In an interview Saturday with AFP, Soumya Swaminathan, the World Health Organization’s chief scientist, warned that "the epidemiological features that we see in India today do indicate that it's an extremely rapidly spreading variant."
Swaminathan said the B.1.617 variant of the coronavirus that causes COVID-19, was clearly a contributing factor to the catastrophe in India, her homeland.
"There have been many accelerators that are fed into this," the 62-year-old pediatrician and clinical scientist said, stressing that "a more rapidly spreading virus is one of them." She added, however, that large gatherings and a lapse in mask-wearing also played a role.
The B.1.617 variant was first discovered in India last October. The U.S. and Britain consider it a “variant of concern,” which indicates it is more dangerous than the original virus.
In addition to the number of cases and deaths, Swaminathan said another danger is the increasing likelihood of variants that could outwit vaccines.
"Variants which accumulate a lot of mutations may ultimately become resistant to the current vaccines that we have," she said.
EU summit, US criticism
On the second day of a European Union Summit in Portugal on Saturday, the EU approved a contract extension with Pfizer-BioNTech to provide up to 1.8 billion additional doses of its vaccine through 2023.
Pfizer-BioNTech has already provided the EU with 600 million doses, as required in the initial contract.

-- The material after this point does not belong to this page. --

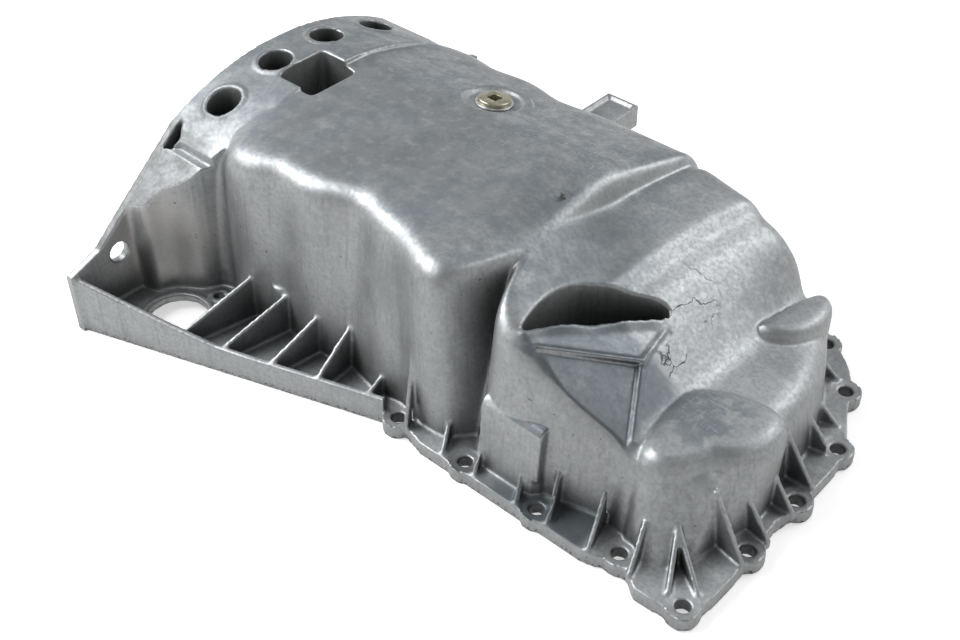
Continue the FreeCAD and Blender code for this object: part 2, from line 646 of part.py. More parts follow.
def near_panel():
    """Thickened panel low on the near wall, between two ribs, with a bevelled top."""
    section = [(-0.80 * HALF, FLANGE / 2), (-0.915 * HALF, FLANGE / 2), (-0.878 * HALF, SHELF - WALL),
               (-0.852 * HALF, SHELF), (-0.80 * HALF, SHELF)]
    start = LENGTH * 0.644
    corners = [Vector(start, across, height) for across, height in section]
    return Part.Face(Part.makePolygon(corners + corners[:1])).extrude(Vector(LENGTH * 0.100, 0, 0))


def half_round_boss():
    """Half-round boss low on the near wall, behind the first gusset ribs."""
    return post((LENGTH * 0.241, -0.81 * HALF), mm("half_boss"), FLANGE / 2, mm("half_boss_height"))


def rim_notch():
    """Notch between the gearbox rim and the first well, and the ledge that runs on from it."""
    rim = mm("rim_thick")
    depth = mm("arch_depth")
    slit = [(rim, -0.712), (rim, -0.87), (rim + 7, -0.85), (rim + 9, -0.80)]
    ledge = [(rim, -0.87), (depth, -0.87), (depth, -0.815), (rim + 11, -0.81), (rim + 7, -0.85)]
    notch = prism([(along, HALF * across) for along, across in slit], mm("notch_floor"), 2 * DECK)
    step = prism([(along, HALF * across) for along, across in ledge], mm("ledge_floor"), 2 * DECK)
    return notch.fuse(step)


def flutes():
    """Two upright flutes where the near wall leaves the gearbox end."""
    side = -0.915 * HALF
    return [post((LENGTH * along, side), mm("flute_dia"), FLANGE, 0.78 * DECK) for along in (0.106, 0.130)]


def bolt_places():
    """All flange bolts: the two straight sides, the corner and the front."""
    start = mm("bolt_start")
    pitch = mm("bolt_pitch")
    row = HALF - mm("bolt_inset")
    sides = [(start + pitch * step, side * row) for step in range(3) for side in (-1, 1)]
    front = plan_points([(0.877, -0.895), (0.982, -0.943), (0.991, -0.508), (0.991, -0.117), (0.982, 0.290),
                         (0.932, 0.660), (0.860, 0.905)])
    return sides + front


def port_place():
    return mm("port_setback"), -mm("port_side")


def dowel_place():
    return mm("dowel_setback"), -mm("dowel_side")


def ear_holes():
    """Gearbox bolt holes through both ears."""
    holes = []
    for side in (-1, 1):
        start = Vector(-1, side * mm("ear_bolt_side"), mm("ear_bolt_height"))
        holes.append(Part.makeCylinder(mm("ear_bolt") / 2, mm("arch_depth"), start, Vector(1, 0, 0)))
    return holes


def on_drain_axis(rise):
    """Place on the leaning drain axis, a given distance above the seat under the washer."""
    setback = mm("drain_setback")
    side = mm("drain_side")
    strip = (side - STRIP_START * HALF) * STRIP_FALL
    seat = Vector(setback, side, DECK - strip - mm("drain_recess"))
    lean = Rotation(Vector(1, 0, 0), -mm("drain_tilt"))
    return Placement(seat, lean).multiply(Placement(Vector(0, 0, rise), Rotation()))


def drain_bar(name, diameter, rise, height):
    """Cylinder on the leaning drain axis, bound to the sheet; it starts at rise above the seat."""
    bar = round_bar(name, (0, 0), diameter, 0, height)
    bar.Placement = on_drain_axis(rise)
    return bar


def seat_bevel():
    """Bevelled rim that widens the drain spot face upwards."""
    radius = mm("seat_dia") / 2
    height = 2 * mm("seat_bevel")
    bevel = Part.makeCone(radius, radius + height, height)
    bevel.Placement = on_drain_axis(mm("drain_collar") - mm("seat_bevel") / 2)
    return bevel


def window_block(margin, low):
    """Upright block over the window; the margin adds the wall of its shaft."""
    length = mm("window_length") + 2 * margin
    width = mm("window_width") + 2 * margin
    corner_place = Vector(mm("window_start") - margin, -mm("window_side") - margin, low)
    block = Part.makeBox(length, width, DECK * 1.5 - low, corner_place)
    uprights = [edge for edge in block.Edges if edge.BoundBox.ZLength > DECK / 2]
    return block.makeFillet(mm("window_corner") + margin, uprights)


def window_shaft():
    """Walls that drop from the window to the flange plate, kept under the arch."""
    radius = ARCH_RADIUS - mm("crown_rise") - WALL / 2
    under = Part.makeCylinder(radius, LENGTH, Vector(0, 0, -CRANK), Vector(1, 0, 0))
    return window_block(mm("window_wall"), FLANGE / 2).common(under)


def far_lug():
    """Small lug on the far wall with a shallow tray on its top."""
    start = mm("lug_setback") - mm("lug_width") / 2
    top = mm("lug_height")
    root = 0.75 * HALF
    rim = mm("lug_rim")
    tray = mm("lug_tray")
    block = Part.makeBox(mm("lug_width"), mm("lug_reach") - root, mm("lug_thick"),
                         Vector(start, root, top - mm("lug_thick")))
    recess = Part.makeBox(mm("lug_width") - 2 * rim, mm("lug_reach") - rim - root, tray,
                          Vector(start + rim, root, top - tray))
    return block.cut(recess)


def feature(name, shape):
    """Named form in the document."""
    form = doc.addObject("Part::Feature", name)
    form.Shape = shape
    return form


def fused(name, members):
    """Union of forms."""
    union = doc.addObject("Part::MultiFuse", name)
    union.Shapes = members
    return union


def less(name, base, tool):
    """One form without another."""
    rest = doc.addObject("Part::Cut", name)
    rest.Base = base
    rest.Tool = tool
    return rest


def round_bar(name, centre, diameter, low, height):
    """Upright cylinder bound to the sheet; diameter and height are expressions."""
    bar = doc.addObject("Part::Cylinder", name)
    bar.setExpression("Radius", f"({diameter}) / 2")
    bar.setExpression("Height", height)
    bar.Placement = Placement(Vector(centre[0], centre[1], low), Rotation())
    return bar


def build_pan():
    """The casting: one aluminium piece."""
    pads = [round_bar(f"bolt_pad_{index}", centre, "sizes.bolt_boss", 0, "sizes.flange_thick")
            for index, centre in enumerate(bolt_places(), start=1)]
    port_ring = round_bar("port_ring", port_place(), "sizes.port_bore + 2 * sizes.port_ring", 0,
                          "sizes.flange_thick + sizes.port_rise")
    dowel_pad = round_bar("dowel_pad", dowel_place(), "2 * sizes.dowel_bore", 0,
                          "sizes.flange_thick + sizes.port_rise")
    ribs = gusset_ribs()
    near_side = [gusset(), near_panel(), half_round_boss()] + ribs + side_ribs(len(SIDE_RIBS))
    far_side = [mirrored(shape) for shape in [gusset()] + ribs + side_ribs(FAR_RIBS)]
    forms = [feature("body_outside", outer_body()), feature("flange_plate", flange_plate()),
             feature("rear_arch", rear_arch().cut(rim_notch())), feature("far_lug", far_lug()),
             feature("near_side", near_side[0].multiFuse(near_side[1:])),
             feature("far_side", far_side[0].multiFuse(far_side[1:]))]
    front = front_ribs()
    forms.append(feature("front_ribs", front[0].multiFuse(front[1:])))
    solid = fused("solid_form", forms + pads + [port_ring, dowel_pad])
    hollow = fused("hollow_form", [feature("oil_space", oil_space()), feature("dry_bay", dry_bay())])
    boss = drain_bar("drain_boss", "sizes.drain_boss", -mm("plug_shank"), "sizes.plug_shank + sizes.drain_collar")
    carried = fused("carried_form", [less("shell_form", solid, hollow), feature("bolt_wells", bolt_wells()),
                                     feature("window_shaft", window_shaft()), boss])
    cuts = [round_bar(f"bolt_hole_{index}", centre, "sizes.bolt_hole", -1, "sizes.flange_thick * 2")
            for index, centre in enumerate(bolt_places() + well_places(), start=1)]
    cuts += [round_bar(f"well_{index}", centre, "sizes.well_bore", FLANGE, "sizes.deck_height * 2")
             for index, centre in enumerate(well_places(), start=1)]
    cuts += [round_bar(f"spot_face_{index}", centre, "sizes.bolt_boss - 1", FLANGE - mm("bolt_lip"),
                       "sizes.bolt_head_room")
             for index, centre in enumerate(bolt_places(), start=1)]
    cuts += [feature(f"flute_{index}", shape) for index, shape in enumerate(flutes(), start=1)]
    cuts.append(round_bar("port", port_place(), "sizes.port_bore", -1, "sizes.flange_thick * 2"))
    relief = (mm("relief_setback"), -mm("relief_side"))
    cuts.append(round_bar("port_relief", relief, "sizes.relief_dia", 0, "sizes.port_relief"))
    cuts.append(round_bar("dowel_hole", dowel_place(), "sizes.dowel_bore", -1, "sizes.flange_thick * 2"))
    cuts.append(drain_bar("drain_seat", "sizes.seat_dia", 0, "sizes.shoulder"))
    cuts.append(feature("seat_bevel", seat_bevel()))
    cuts.append(drain_bar("drain_bore", "sizes.plug_dia + 2 * sizes.plug_gap", -2 * mm("plug_shank"),
                          "3 * sizes.plug_shank"))
    cuts += [feature(f"ear_hole_{index}", shape) for index, shape in enumerate(ear_holes(), start=1)]
    cuts += [feature("window", window_block(0.0, FLANGE + WALL / 2)), feature("corner_pocket", pocket(0.0))]
    pan = less("oil_pan", carried, fused("openings", cuts))
    pan.Label = "oil_pan"
    return pan


def sketch_on(body, role, name):
    """Sketch on one of the body's own base planes."""
    plane = [item for item in body.Origin.OriginFeatures if item.Role == role][0]
    sketch = body.newObject("Sketcher::SketchObject", name)
    sketch.AttachmentSupport = [(plane, "")]
    sketch.MapMode = "FlatFace"
    return sketch


def dimensioned_circle(sketch, expression):
    """Circle on the sketch origin, its diameter bound to the sheet."""
    index = sketch.addGeometry(Part.Circle(Vector(0, 0, 0), Vector(0, 0, 1), 5.0))
    sketch.addConstraint(Sketcher.Constraint("Coincident", index, 3, -1, 1))
    size = sketch.addConstraint(Sketcher.Constraint("Diameter", index, 10.0))
    sketch.setExpression(f"Constraints[{size}]", expression)


def build_washer():
    """Flat sealing ring under the plug head."""
    body = doc.addObject("PartDesign::Body", "drain_washer")
    sketch = sketch_on(body, "XY_Plane", "washer_outline")
    dimensioned_circle(sketch, "sizes.washer_dia")
    dimensioned_circle(sketch, "sizes.plug_dia + 2 * sizes.plug_gap")
    pad = body.newObject("PartDesign::Pad", "washer_pad")
    pad.Profile = sketch
    pad.setExpression("Length", "sizes.washer_thick")
    body.Placement = on_drain_axis(0)
    body.Label = "drain_washer"
    return body


def build_plug():
    """Threaded plug with a round head and a square drive."""
    body = doc.addObject("PartDesign::Body", "drain_plug")
    head_sketch = sketch_on(body, "XY_Plane", "head_outline")
    dimensioned_circle(head_sketch, "sizes.plug_head")
    head = body.newObject("PartDesign::Pad", "head")
    head.Profile = head_sketch
    head.setExpression("Length", "sizes.plug_head_thick")
    shank_sketch = sketch_on(body, "XY_Plane", "shank_outline")
    dimensioned_circle(shank_sketch, "sizes.plug_dia")
    shank = body.newObject("PartDesign::Pad", "shank")
    shank.Profile = shank_sketch
    shank.Reversed = True
    shank.setExpression("Length", "sizes.plug_shank")
    doc.recompute()
    edge = body.newObject("PartDesign::Chamfer", "head_edge")
    top = max(range(len(shank.Shape.Edges)), key=lambda index: shank.Shape.Edges[index].BoundBox.ZMin)
    edge.Base = (shank, [f"Edge{top + 1}"])
    edge.setExpression("Size", "sizes.plug_edge")
    drive = sketch_on(body, "XY_Plane", "drive_outline")
    drive.AttachmentOffset = Placement(Vector(0, 0, mm("plug_head_thick")), Rotation())
    drive.setExpression("AttachmentOffset.Base.z", "sizes.plug_head_thick")
    half = mm("socket_square") / 2
    turns = [(-half, -half), (half, -half), (half, half), (-half, half)]
    corners = [Vector(across, along, 0) for across, along in turns]
    sides = [Part.LineSegment(corners[index], corners[(index + 1) % 4]) for index in range(4)]
    lines = [drive.addGeometry(side) for side in sides]
    for index in range(4):
        drive.addConstraint(Sketcher.Constraint("Coincident", lines[index], 2, lines[(index + 1) % 4], 1))
        direction = "Horizontal" if index % 2 == 0 else "Vertical"
        drive.addConstraint(Sketcher.Constraint(direction, lines[index]))
    drive.addConstraint(Sketcher.Constraint("Symmetric", lines[0], 1, lines[1], 2, -1, 1))
    for line, kind in ((lines[0], "DistanceX"), (lines[1], "DistanceY")):
        size = drive.addConstraint(Sketcher.Constraint(kind, line, 1, line, 2, 2 * half))
        drive.setExpression(f"Constraints[{size}]", "sizes.socket_square")
    socket = body.newObject("PartDesign::Pocket", "drive_socket")
    socket.Profile = drive
    socket.setExpression("Length", "sizes.socket_depth")
    body.Tip = socket
    body.Placement = on_drain_axis(mm("washer_thick"))
    body.Label = "drain_plug"
    return body


parts = [build_pan(), build_washer(), build_plug()]
doc.recompute()
for item in doc.Objects:
    if "Invalid" in item.State or "Error" in item.State:
        raise RuntimeError(f"{item.Name} did not build: {item.State}")
os.makedirs("parts", exist_ok=True)
for part in parts:
    if part.Shape.isNull() or not part.Shape.isValid():
        raise RuntimeError(f"{part.Label} has no valid shape")
    print(part.Label, len(part.Shape.Solids), round(part.Shape.Volume), part.Shape.BoundBox)
    part.Shape.exportStep(f"parts/{part.Label}.step")
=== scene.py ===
import json
import math

import bpy
from mathutils import Matrix, Vector, noise as turbulence

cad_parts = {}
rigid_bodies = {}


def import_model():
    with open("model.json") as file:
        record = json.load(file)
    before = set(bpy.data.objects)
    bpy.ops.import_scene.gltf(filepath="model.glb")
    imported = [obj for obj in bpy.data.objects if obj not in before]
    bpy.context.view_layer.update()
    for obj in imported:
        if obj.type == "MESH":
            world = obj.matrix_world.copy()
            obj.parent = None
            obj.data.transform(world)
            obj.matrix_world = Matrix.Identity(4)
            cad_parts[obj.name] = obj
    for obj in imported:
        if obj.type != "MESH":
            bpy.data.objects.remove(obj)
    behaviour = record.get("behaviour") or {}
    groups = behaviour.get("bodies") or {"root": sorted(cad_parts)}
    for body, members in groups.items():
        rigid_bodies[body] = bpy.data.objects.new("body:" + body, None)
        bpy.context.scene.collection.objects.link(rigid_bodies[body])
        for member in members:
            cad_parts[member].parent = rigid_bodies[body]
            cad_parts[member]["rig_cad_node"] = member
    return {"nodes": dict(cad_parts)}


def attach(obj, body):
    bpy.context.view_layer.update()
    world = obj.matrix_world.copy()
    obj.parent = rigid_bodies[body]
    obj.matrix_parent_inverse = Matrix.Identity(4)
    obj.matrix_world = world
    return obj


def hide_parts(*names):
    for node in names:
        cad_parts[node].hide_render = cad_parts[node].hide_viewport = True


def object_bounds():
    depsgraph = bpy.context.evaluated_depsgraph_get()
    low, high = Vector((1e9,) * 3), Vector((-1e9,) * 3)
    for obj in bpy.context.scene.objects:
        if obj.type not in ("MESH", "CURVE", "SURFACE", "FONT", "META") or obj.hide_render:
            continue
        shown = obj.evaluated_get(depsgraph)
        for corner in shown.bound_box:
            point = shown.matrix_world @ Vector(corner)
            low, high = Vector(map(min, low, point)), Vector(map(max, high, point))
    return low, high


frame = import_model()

cad_low, cad_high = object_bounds()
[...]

Also at the EU summit, the U.S. faced mounting criticism from EU leaders over U.S. President Joe Biden’s surprise endorsement earlier this week of lifting COVID-19 vaccine patents to make more doses available to poorer countries.
“We don’t think, in the short term, that it’s the magic bullet,” said EU Council President Charles Michel.
Michel and other EU leaders said the U.S. should, instead, start boosting U.S. vaccine exports to have maximum impact on the global pandemic.
“I’m very clearly urging the U.S. to put an end to the ban on exports of vaccines and on components of vaccines that are preventing them being produced,” French President Emmanuel Macron said.
The U.S., like Britain, has limited exports of domestically developed vaccines so it can vaccinate its population first. The EU has become the world’s leading vaccine provider, distributing about 200 million doses to the 27-nation bloc and roughly an equal number to nearly 90 countries around the world.
Pope Francis said that he supports the temporary suspension of vaccine patents, according to news reports. He added that market forces, as it relates to the vaccines, must not predominate.
WHO approves Sinopharm vaccine
The World Health Organization Friday approved a COVID-19 vaccine developed in China for emergency use worldwide.
The vaccine, from China’s state-owned drugmaker, Sinopharm, is the first vaccine manufactured by a non-Western country to be endorsed by WHO.
WHO’s decision allows the Sinopharm vaccine to be included in the COVID-19 Vaccines Global Access, or COVAX, an initiative to distribute vaccines to mainly low-income countries.
North American numbers
In Washington, the White House COVID-19 Response Team said Friday its focus is on meeting President Biden’s new goal of fully vaccinating 160 million Americans by July 4, as infections, hospitalizations and deaths continue to decline.
The Centers for Disease Control and Prevention reported that as of Saturday, 151,315,505 people have received at least one dose of a COVID-19 vaccine and 112,626,771 have been fully vaccinated.
At the team's briefing, White House COVID-19 Response Coordinator Jeff Zients said that to help meet Biden's goal, the government will make walk-up, no-appointment shots available at 20,000 pharmacies around the country. The Federal Emergency Management Agency will also be shipping vaccines from high-volume vaccination centers around the country to smaller community-based sites, where they are more in demand.